The amendment in question did not relate to a material element of the status charged in Count II, and appellant has not shown how curing the discrepancy affected his defense or prejudiced his substantial rights. Buchanan v. State (1975) 263 Ind. 360, 332 N.E.2d 213; Hilligoss v. State (1970) 253 Ind. 443, 255 N.E.2d 101; Herman v. State (1965) 247 Ind. 7, 210 N.E.2d 249. See Howard v. State, supra ; Johnson v. State (1972) 258 Ind. 383, 281 N.E.2d 473. The trial court did not err in permitting the amendment.


Appellant next claims the trial court erred in overruling his motion for a directed verdict at the close of the State's evidence. He argues that there was no showing: (1) that he was convicted twice of felonies within the common law meaning of "felony"; (2) of what constitutes a felony in Texas; and (3) that he was the individual convicted in Texas. Appellant's contentions are without merit.

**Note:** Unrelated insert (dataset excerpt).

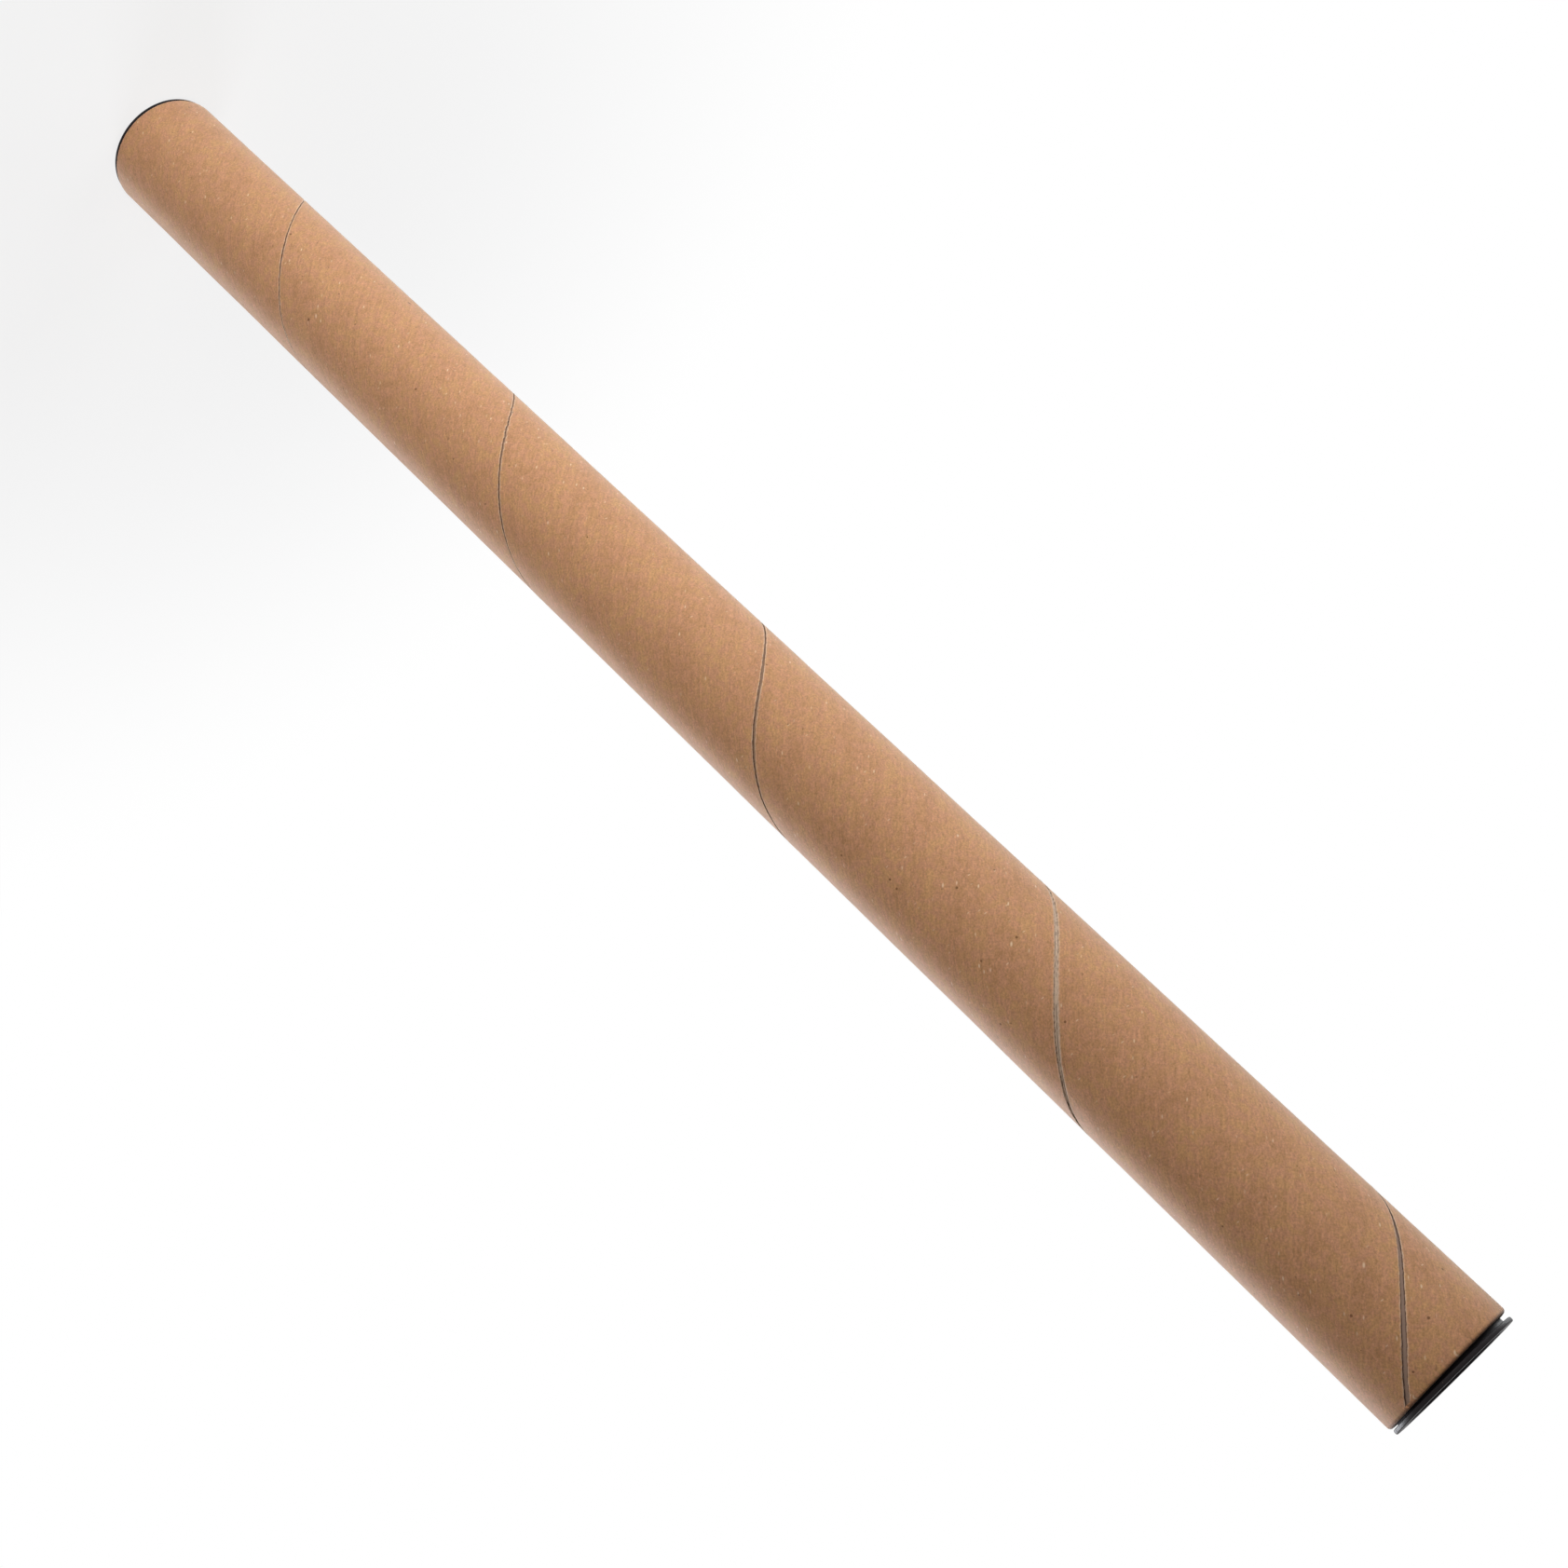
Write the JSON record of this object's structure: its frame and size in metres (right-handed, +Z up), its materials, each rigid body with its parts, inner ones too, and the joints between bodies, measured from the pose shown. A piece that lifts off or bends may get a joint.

It is settled that overruling a motion for a directed verdict is error only if there is a total lack of evidence on some essential issue or where the only inference which may be drawn from the evidence is in favor of the accused. Blow v. State (1978) Ind., 372 N.E.2d 1166, 1167. See Mendez v. State (1977) Ind., 367 N.E.2d 1081, 1084. The habitual criminal statute, Ind.Code (Burns 1975) § 35-8-8-1, speaks in terms of one who has been "twice convicted, sentenced and imprisoned in some penal institution, for felony . . . ." This Court has held that the word "felony" no longer has its common law meaning, and that "felony" must be interpreted in light of Ind.Code (Burns 1975) § 35-1-1-1, which states: "All crimes and public offenses which may be punished with imprisonment in the state prison shall be denominated felonies . . . ." See Kelley v. State (1933) 204 Ind. 612, 624, 185 N.E. 453, 458. Therefore, the State was not required to show two prior felony convictions which fit within the common law meaning of "felony." See Kelley v. State, Supra.

Appellant also claims there was no evidence as to what constituted a felony in Texas. However, page four of State's Exhibit eighteen, which a "Judgment" from the Criminal District Court of Harris County, Texas, recites in part:

"The Court . . . found the Defendant guilty of the offense of unlawfully...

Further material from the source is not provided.